I once heard this anecdote about a Russian teacher, who shall remain nameless. He was in a cafeteria and wanted to ask whether they had a tray, поднос (podnos). What he actually ended up asking was whether they had понос (ponos), or “diarrhoea”.
One major problem when you’re trying to learn Russian is figuring out which syllables are supposed to be stressed. “To write” is писать (pisat’), stressed on the final syllable. If you stress the first one… well, you can probably guess what that means.
This is to say nothing of the dreaded tone languages, like Chinese, where pitch variation (rising, falling and so forth) is used to distinguish between words. For example, look up “ma” in a Chinese-English dictionary and you will find meanings as different as “mother”, “hemp” and “horse”.

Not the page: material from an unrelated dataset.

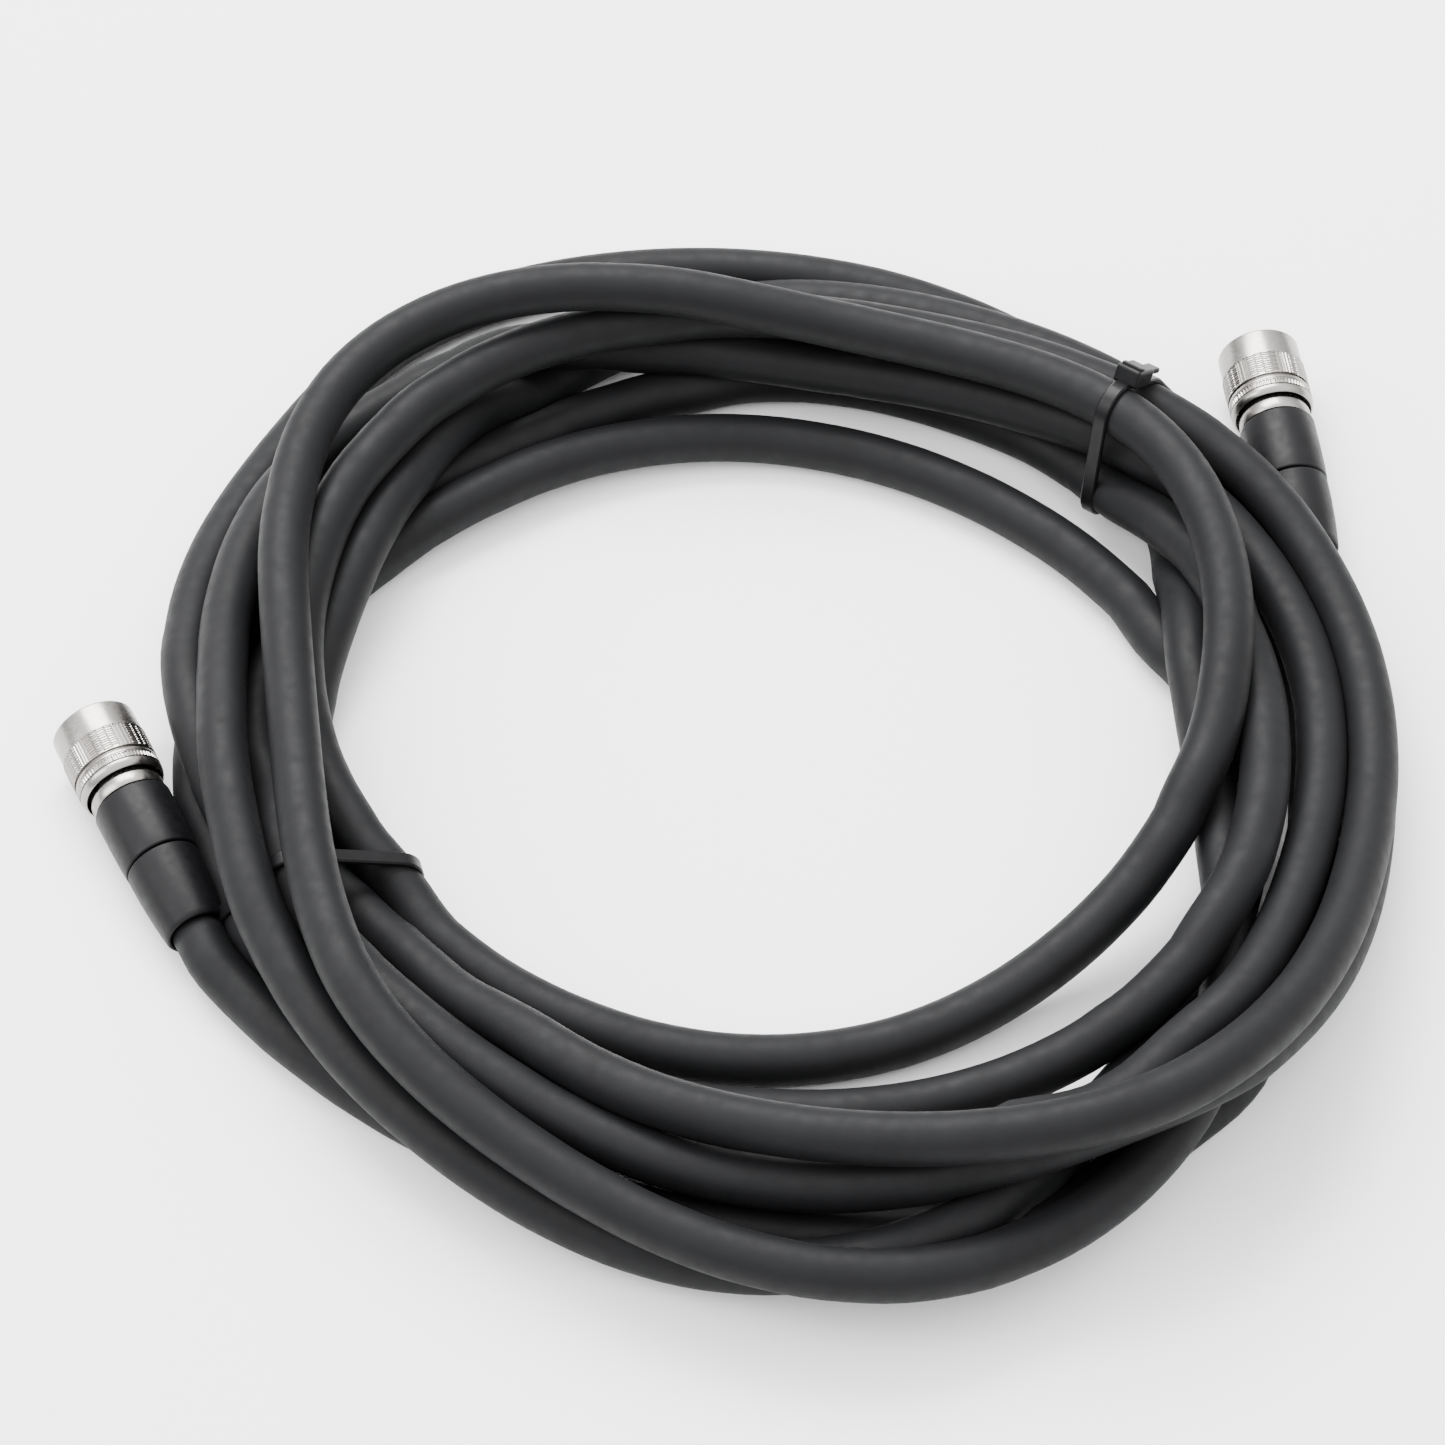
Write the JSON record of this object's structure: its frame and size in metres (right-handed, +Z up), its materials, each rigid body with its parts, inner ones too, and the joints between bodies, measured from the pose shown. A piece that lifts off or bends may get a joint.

And then you have the occasions where it comes down to life and death. The Old Testament (not particularly recommended reading for the squeamish) contains an account, in Judges 12:5-6, of a fatal language test. The men of Gilead, having inflicted a military defeat on the Ephraimites, identified fleeing enemies by demanding that they say “Shibboleth” (שבלת), which they would mispronounce as “Sibboleth” (סבלת). Some forty-two thousand were said to have been killed as a result.
Language is a powerful weapon, not least when it backfires and explodes in your face.